The concept is simple enough: By switching the regulator
(and thus the battery charging system) out of the circuit
and feeding 12 volts directly into the alternator’s field
windings, you can get that tiny dynamo to eat enough
Wheaties (in the form of current) to put out about 85 volts
at a reasonable engine speed (roughly 2,800 RPM).

But we wanted 110 volts, and with the standard 40-amp
alternator, this would have required revving the engine
higher than we cared to, so we found ourselves a 2 ¼ -inch General Motors double-grooved alternator pulley that
increased the standard 2.45-to-1
crankshaft-to-alternator-shaft ratio to a steeper 3-to-1
gear-up, which ultimately allows the DC dynamo to produce
110 volts for extended periods without damaging the truck’s
six-cylinder engine.

Using this setup, it’s theoretically possible to
get over 4,000 watts’ worth of power from the machinery
already under the vehicle’s hood. But to be on the safe
side, we’ve been limiting our demand to 2,200 watts, or
about 20 amps — still a heck of a lot more current than
even the heftiest power tools would draw.

By referring to our pictorial schematic in the image gallery, you’ll be able to
get a pretty good idea of how our system’s wired and
plumbed. But let’s walk through it just once to eliminate
any confusion.

We can ignore the charging circuit, because that remains
essentially unchanged. But once the 4-pole, double-throw
master switch is thrown into the “on” position, the remote
power system is activated, and the alternator’s
output goes through a pair of 16-gauge wires
(almost a 12-gauge equivalent) to a set of 12-volt, 10-amp
fuses and on through a pair of “extra insurance” automotive
diodes mounted in an aluminum bracket. After running
through an inexpensive ammeter, the current travels into a
1,000-watt resistor (simply a non-immersion heating element
from a mobile home water heater fastened inside a 15-inch length of 2-inch CPVC pipe) and into a weatherproof receptacle,
the opposite legs of which are grounded to the truck.
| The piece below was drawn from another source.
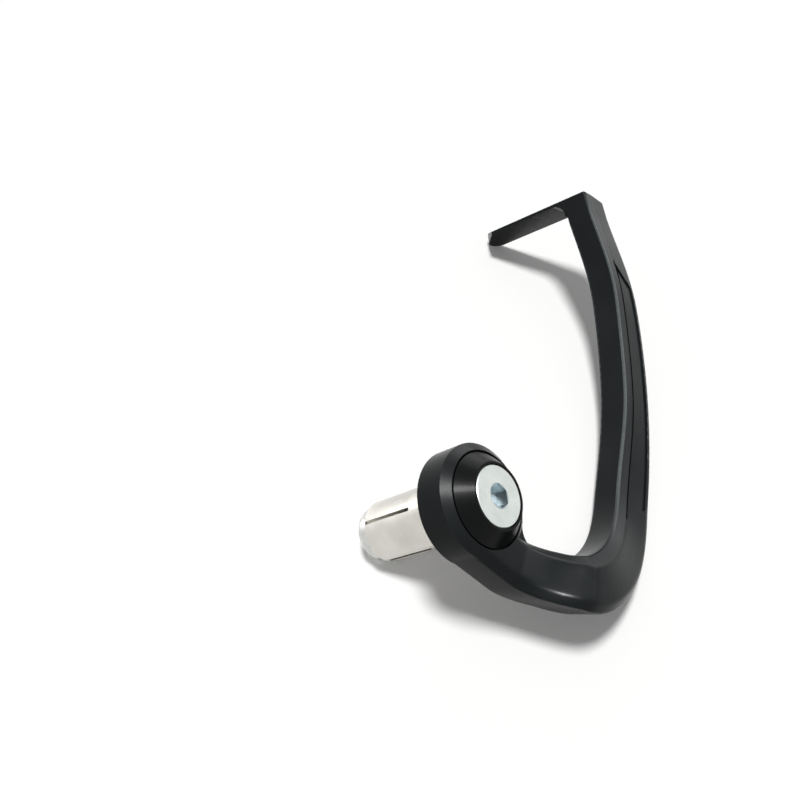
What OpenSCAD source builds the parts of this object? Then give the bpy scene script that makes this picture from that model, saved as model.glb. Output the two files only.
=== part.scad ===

Additionally, a DC voltmeter is grounded through one of the
ammeter terminals but requires a 150k-ohm resistor to
multiply its existing 0- to 15-volt scale by a factor
often. Also, a solenoid vacuum switch (normally open) taken
from an eight-cylinder Jeep is wired in parallel with the
1,000-watt resistor coils.

The plumbing’s been added to provide vacuum to a choke
pulldown diaphragm snitched from a Motorcraft two-barrel
carburetor. In conjunction with the Jeep’s solenoid-operated vacuum switch and an aquarium air-supply valve,
this sweet feature allows remote-control operation that’s
adjustable to suit a particular job. Put another way, the
vehicle’s engine will remain at normal idle speed until
there’s a demand on the system of 100 watts or so (prompted
at the moment a tool or appliance is switched on). Then, as
current passes through the resistor, the parallel-wired
solenoid “borrows” enough to kick the open valve closed, activating the pulldown diaphragm and speeding up the
engine by means of a beaded chain fastened to the throttle
lever with a miniature collar clamp.

(The one drawback of this inexpensive remote-control setup
is that as current demand increases, the resistor element
gets warmer, diverting excess voltage to the solenoid,
which could cause it to fail over an extended period. To
circumvent this possibility, we’ve included in our design
an optional switch that cuts both the resistor and the
solenoid-operated vacuum switch out of the circuit so that
heavy-duty tools or appliances can be used as long as the
alternator maintains its output. An air control valve
placed in the solenoid vacuum line allows engine speed to
be controlled manually.)

The adjusting screw on the rear of the choke pulldown
device provides an upper limit which can be used to preset
maximum RPM and, thus, voltage. Similarly, the aquarium
valve can be used to fine-tune output below that limit by
decreasing the vacuum pull on the suction-sensitive
diaphragm. Also, to prevent the diaphragm from yanking the
throttle open too quickly and causing hesitation, the
exposed inlet of the aquarium valve should be soldered
shut, then redrilled with a No. 68 (.031-inch) bit, to allow a
small amount of buffering air bleed.

Naturally, when the remote power system is switched off, it
doesn’t interfere with the charging circuit or the
foot-operated throttle. And when the aquarium valve is
closed completely, the calculated vacuum leak is eliminated
for normal driving.

Some Helpful Tips for Building Your Emergency Power Plant

We’re not suggesting that everyone should have an emergency
generating station under the hood. But if you feel
comfortable working with automobiles, you might want to
give this setup a try. Remember that we were experimenting
with a 40-amp alternator and that a higher-output unit
(from an air-conditioned car or a commercial pickup) can
provide high voltage at a lower RPM, in which case you
might not need to find (or machine) an extra-small pulley
for it. Keep in mind, too, that the combination of high
voltage and amperage produced by this modification is every
bit as lethal as the AC socket in your house wall, so
treat it with the same respect! (You can avoid any
low-voltage equipment damage, as well, by
disconnecting the positive terminal of your battery cable
while making the wiring modifications.)

Should you plan to run your vehicle over an extended period
of time as an emergency power source for the household
(which is an admittedly fuel-consumptive practice,
considering that the alternator only requires about 6
horsepower of the 100 or more provided by the engine), be
aware that the car’s radiator may require a greater rate of
airflow, which can be provided by replacing the
four-bladed fan with a multibladed type.

If you use the setup as it was intended to be
used — and that’s as an occasional source of temporary
power when none other is available — you’ll be sure to
appreciate what a little bit of tinkering can offer!